The Thirteenth Amendment, he declared, had been desperately needed. Passage meant that another terrible “disturbance”—another bloody civil war—would never again tear the country apart over the issue of slavery. Yes, he was also proud of his Emancipation Proclamation, now two years old. The proclamation had begun the important work of ending slavery, but it had not gone far enough. It applied only to areas fighting a war against the Union—and not to loyal Southern slave states like Kentucky, where Lincoln had been born. There, slavery still existed, protected by the Constitution. As Lincoln put it that night, the proclamation alone simply could not “cure…all the evils” of slavery. But the amendment would. It was, in Lincoln’s words, “a King’s cure for all the evils.” To another hearty round of loud applause, he declared: “It winds the whole thing up.”

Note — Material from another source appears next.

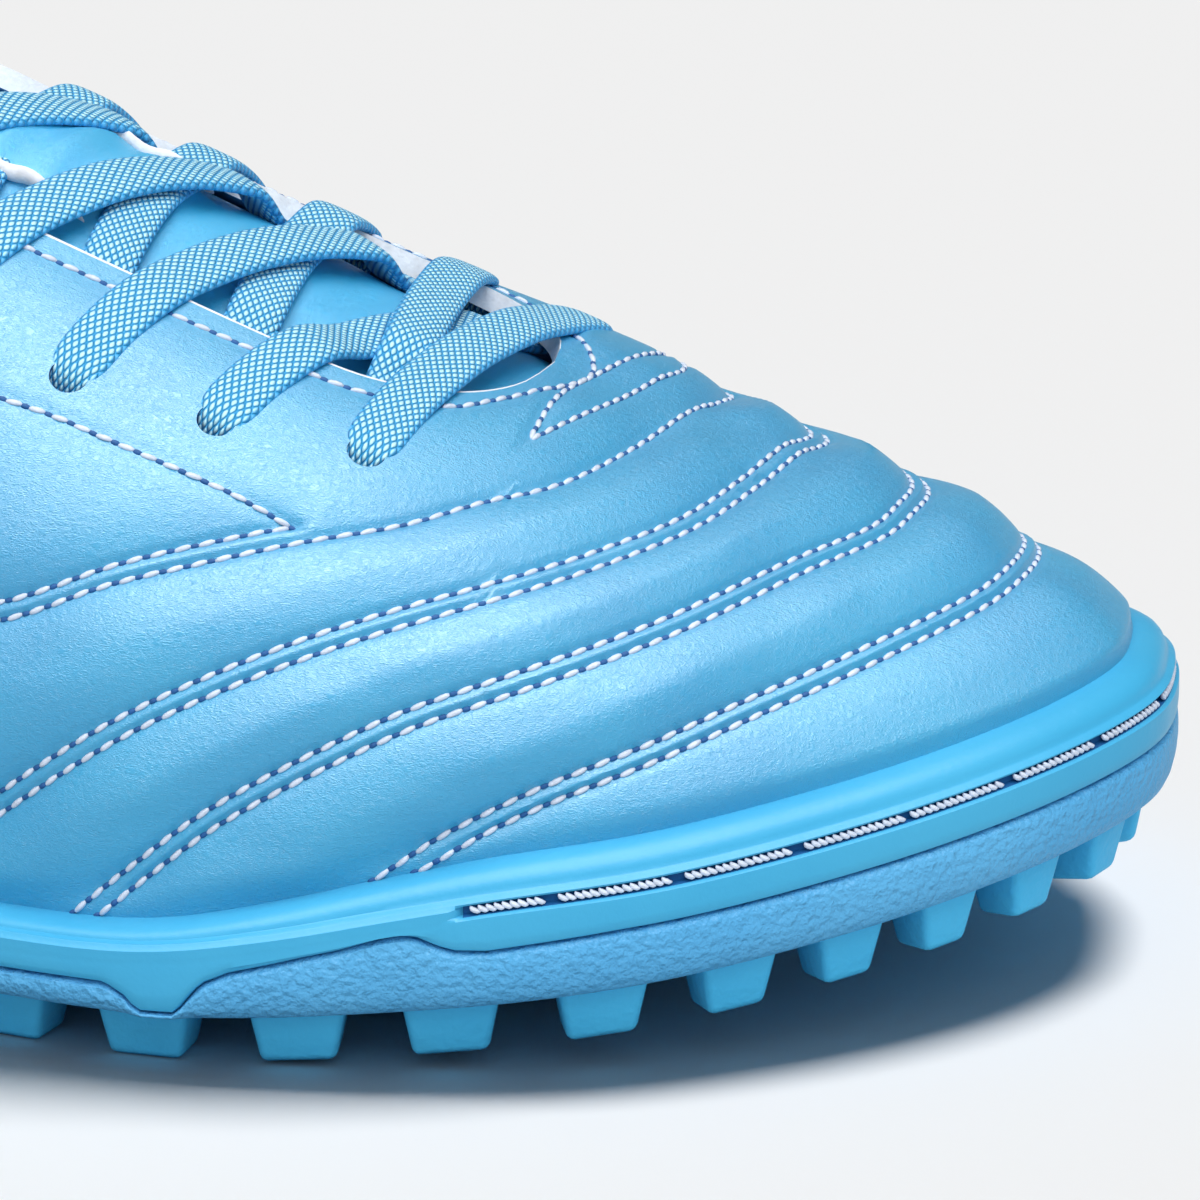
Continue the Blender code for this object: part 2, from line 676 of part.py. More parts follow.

By then, no vote in Congress, no petty complaint, could ever separate Abraham Lincoln’s name from this grand achievement.
Abraham Lincoln, who had led the war to preserve the Union he loved and then to eradicate the flaw he hated, did not live to see the Thirteenth Amendment to the Constitution ratified by the requisite number of states. By the time Georgia became the twenty-seventh state to approve the amendment in December 1865, finally outlawing slavery everywhere in the re-United States, Lincoln had been dead for eight months.
But old resentments died harder. Kentucky, the state Lincoln proudly called “the place of my nativity,” rejected the amendment a few weeks before the president died. It did not reconsider and approve it until 1976.
Mississippi, the adopted home state of Lincoln’s wartime Confederate counterpart, Jefferson Davis, took longest to ratify. Its approval of the official end of slavery did not come until 1995.